There is a certain irony here. I had studied mental disorder and Bi-Polar prior to my illness, and worked with many people who had similar mental health problems. I realise now that I had little insight into their ‘lived experience’. I now know too well how hard it is to capture in words and images what such realities feel like. Normal language isn’t designed to accommodate these shady extremes of intensity.

What’s more nothing prepared me for the differences between the medical and social models as regards the ‘lived experience’. I expected that my treatment would be an integrated programme of medication and therapy, but that is not what the NHS offers. I have a committed psychiatrist who is determined to find me the right mix of medication, but it is an inexact science and takes time. I am very fortunate to receive counselling from Mind. The counsellor’s person-centred approach and my Community Health Team care co-ordinator’s style of reflective therapy gives me hope for the future.
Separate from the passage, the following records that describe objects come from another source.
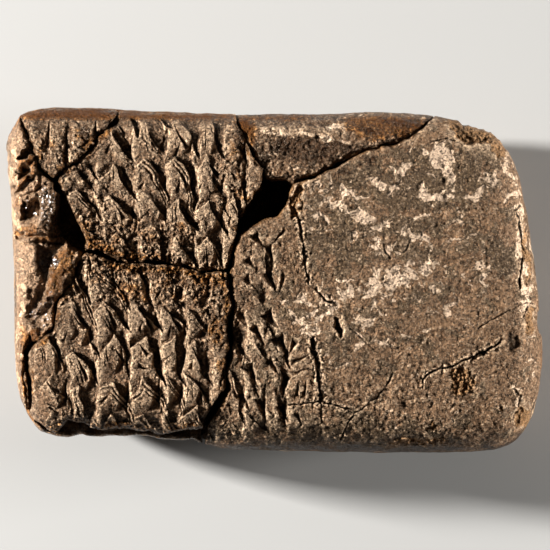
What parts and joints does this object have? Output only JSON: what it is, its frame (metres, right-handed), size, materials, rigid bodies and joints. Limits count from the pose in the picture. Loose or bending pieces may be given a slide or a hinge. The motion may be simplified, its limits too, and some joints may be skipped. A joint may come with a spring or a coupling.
{
  "type": "cuneiform tablet",
  "caption": "Pillow-shaped clay tablet, broken and refitted, with rows of wedge strokes at one end and a bare face beside them; lies on its flat underside.",
  "frame": {"origin": "centre of the bounding box in plan, at the level of the flat spot on the underside", "axes": "+X along the tablet's length, away from the writing; +Y across it; +Z out of the written face, which lies up"},
  "size_m": [0.0826, 0.053, 0.0241],
  "materials": {
    "grey_brown_clay": "bare fired clay, grey-brown, matt, with paler worn patches",
    "written_clay": "inscribed clay, brown, matt, worn pale on its ridges and dark in its strokes",
    "stained_clay": "clay with orange-brown staining, slightly smoother",
    "core_clay": "broken clay with a dark brown, slightly glossy skin of old consolidant"
  },
  "bodies": {
    "root": {"main_fragment": "grey_brown_clay", "left_core_fragment": "core_clay", "upper_inscribed_flake": "written_clay", "lower_inscribed_flake": "written_clay", "corner_flake": "written_clay", "top_edge_fragment": "stained_clay"}
  },
  "joints": []
}
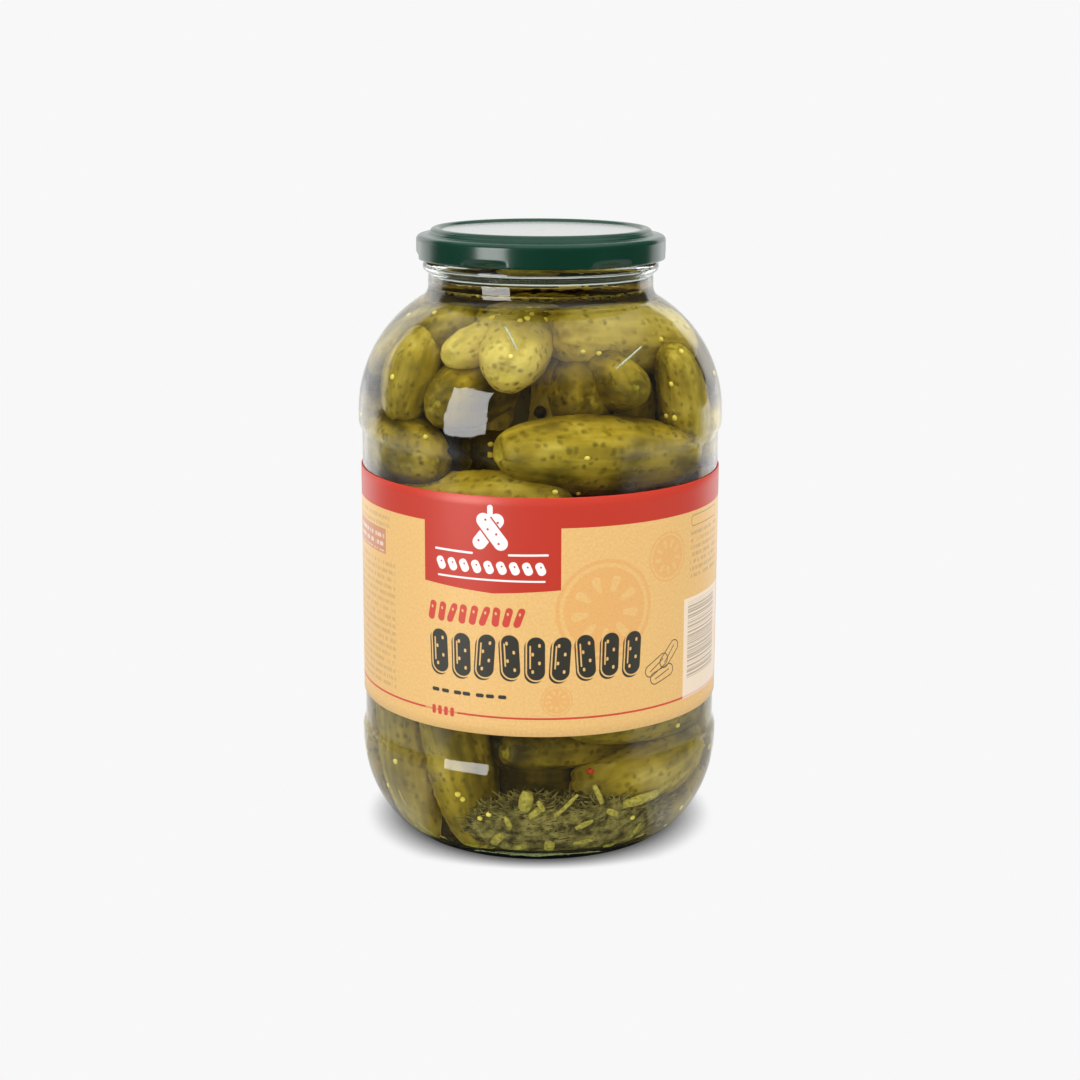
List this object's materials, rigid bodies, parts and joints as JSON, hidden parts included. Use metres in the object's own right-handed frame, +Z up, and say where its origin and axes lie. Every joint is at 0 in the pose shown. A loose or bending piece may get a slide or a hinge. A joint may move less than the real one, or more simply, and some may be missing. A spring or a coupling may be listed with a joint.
{
  "type": "pickle jar",
  "caption": "Large round glass jar of whole gherkins in brine with dill and mustard seeds, a paper wrap label on a recessed band and a twist-off lid.",
  "frame": {"origin": "centre of the ring that the jar stands on, on the surface under it", "axes": "+Z up along the axis of the jar, the front of the label faces -Y, +X is to the right seen from the front"},
  "size_m": [0.1536, 0.1536, 0.2563],
  "materials": {
    "glass": "clear soda-lime glass with a faint green edge, smooth",
    "lid_lacquer": "dark green lacquered tinplate with a white lacquered centre panel, satin gloss",
    "label_paper": "printed paper, cream with a red band, half matt",
    "gherkin": "pickled cucumber skin, olive green, wet",
    "dill": "pickled dill stems and threads, brown olive, wet",
    "brine": "clear yellow-green brine",
    "mustard_seed": "soaked yellow mustard seed, smooth",
    "spice": "black peppercorn and red pepper, wet"
  },
  "bodies": {
    "root": {"glass_jar": "glass", "lid": "lid_lacquer", "label": "label_paper", "pickles": "gherkin", "dill_bed": "dill"}
  },
  "joints": []
}
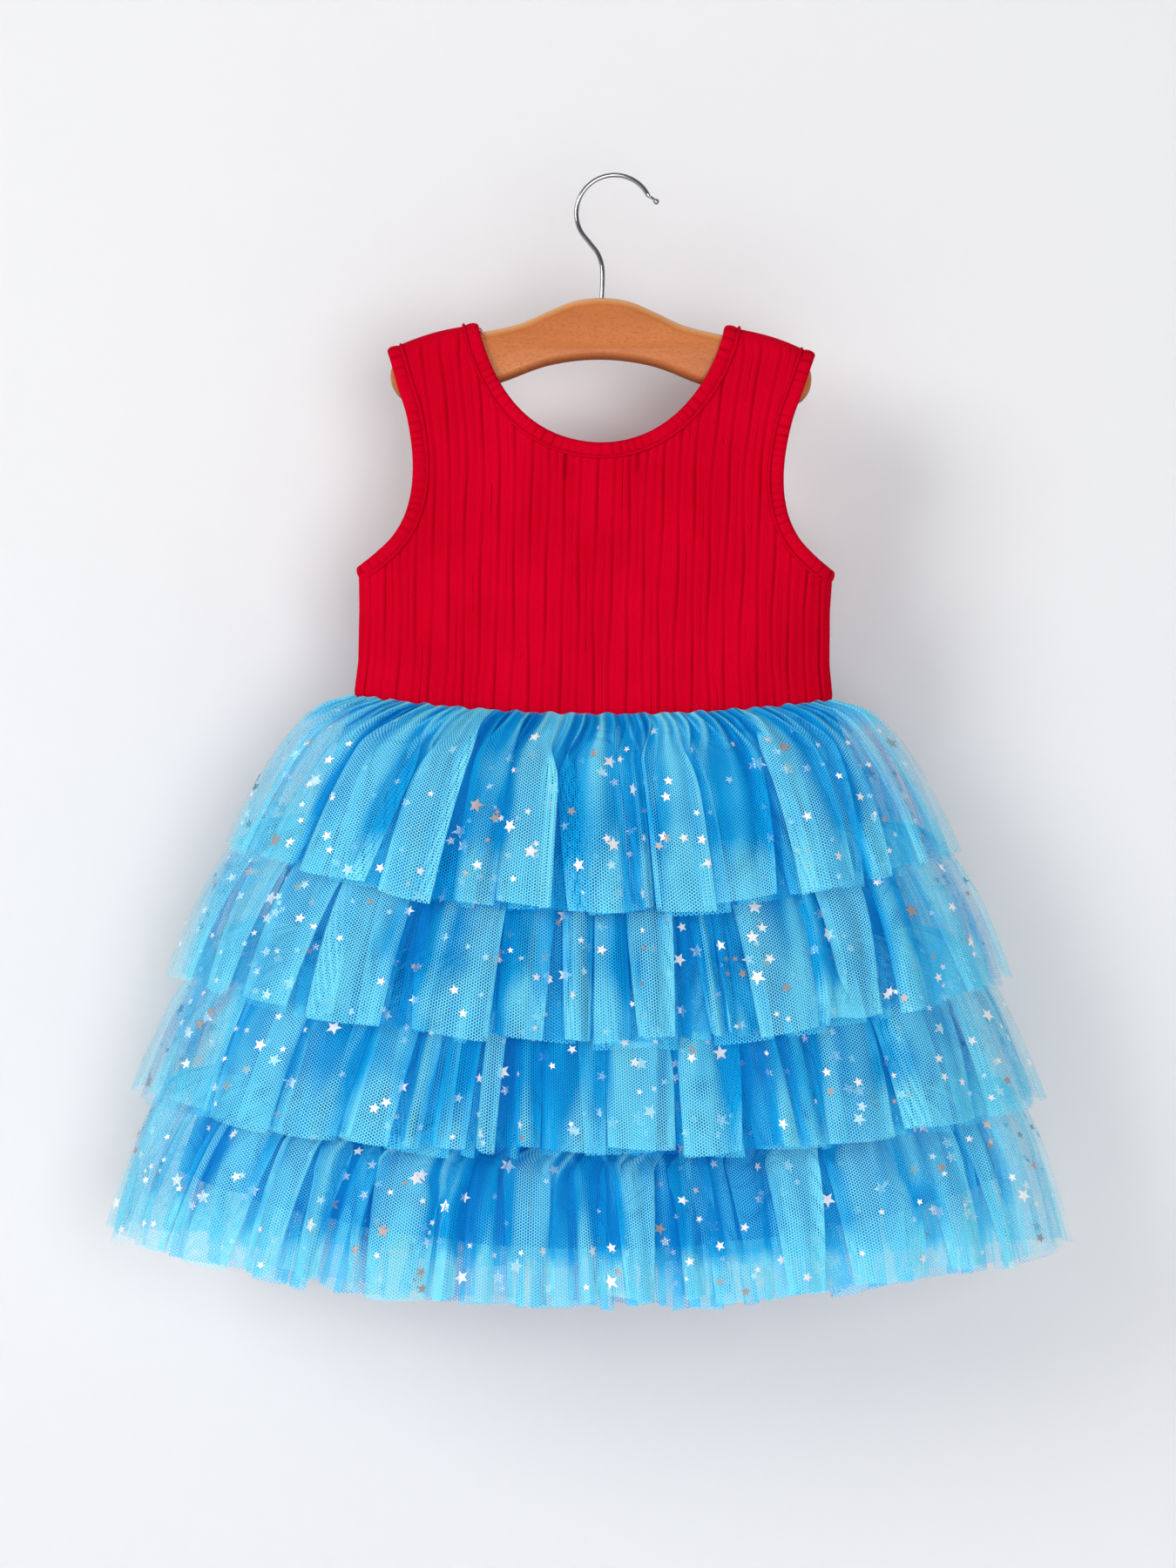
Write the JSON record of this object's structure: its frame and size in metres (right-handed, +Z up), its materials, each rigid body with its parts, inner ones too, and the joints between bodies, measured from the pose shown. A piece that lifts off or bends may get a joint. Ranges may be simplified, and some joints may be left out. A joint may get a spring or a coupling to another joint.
{
  "type": "tutu dress on a hanger",
  "caption": "Sleeveless child's dress with a rib-knit bodice and tiered tulle skirt, hanging from a wooden hanger with a wire hook.",
  "frame": {"origin": "the point inside the crown of the hook where a rod carries the hanger", "axes": "+Z up, against gravity; +X to the right of someone who looks at the dress's back; +Y from the dress's back to its front"},
  "size_m": [0.5658, 0.2068, 0.649],
  "materials": {
    "knit": "matte rib knit",
    "lining": "smooth satin weave",
    "tulle": "fine hexagonal net with small foil stars",
    "wood": "satin varnish",
    "steel": "polished"
  },
  "bodies": {
    "root": {"bodice_back": "knit", "bodice_front": "knit", "neck_binding": "knit", "armhole_binding_left": "knit", "armhole_binding_right": "knit", "skirt_lining": "lining", "tulle_tier_1": "tulle", "tulle_tier_2": "tulle", "tulle_tier_3": "tulle", "tulle_tier_4": "tulle", "hanger_wood": "wood", "hanger_hook": "steel"}
  },
  "joints": []
}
So, exactly what have I experienced? I have lived the past two years on a cocktail of drugs some of which are potentially toxic and none of which has solved the problem or enabled me to regain equilibrium in my home or working life. I moved from being a sociable, glass half-full person to one for whom life is half-empty and being told by the doctors that my agitation was the high. I long to have the high that gives great elation—but that doesn’t come my way. Instead I have felt in limbo, argumentative with my family, not living life but existing in a swamp of sorrow or anxiety most of the time.

The medication path is fraught with difficulties. Are my symptoms an expression of the illness or side effects of the drugs? It is not easy to tell. My current medication is not stable at present as I am going through another titration. My psychiatrist sees a lot of me but I have a nagging instinct that if an integrated approach was truly followed I would be able to come off the drugs. Medication alone cannot be the solution or the answer to the symptoms. It provides a platform that should stabilise effects—but a lot else is needed. Is my lived experience the same as others out there?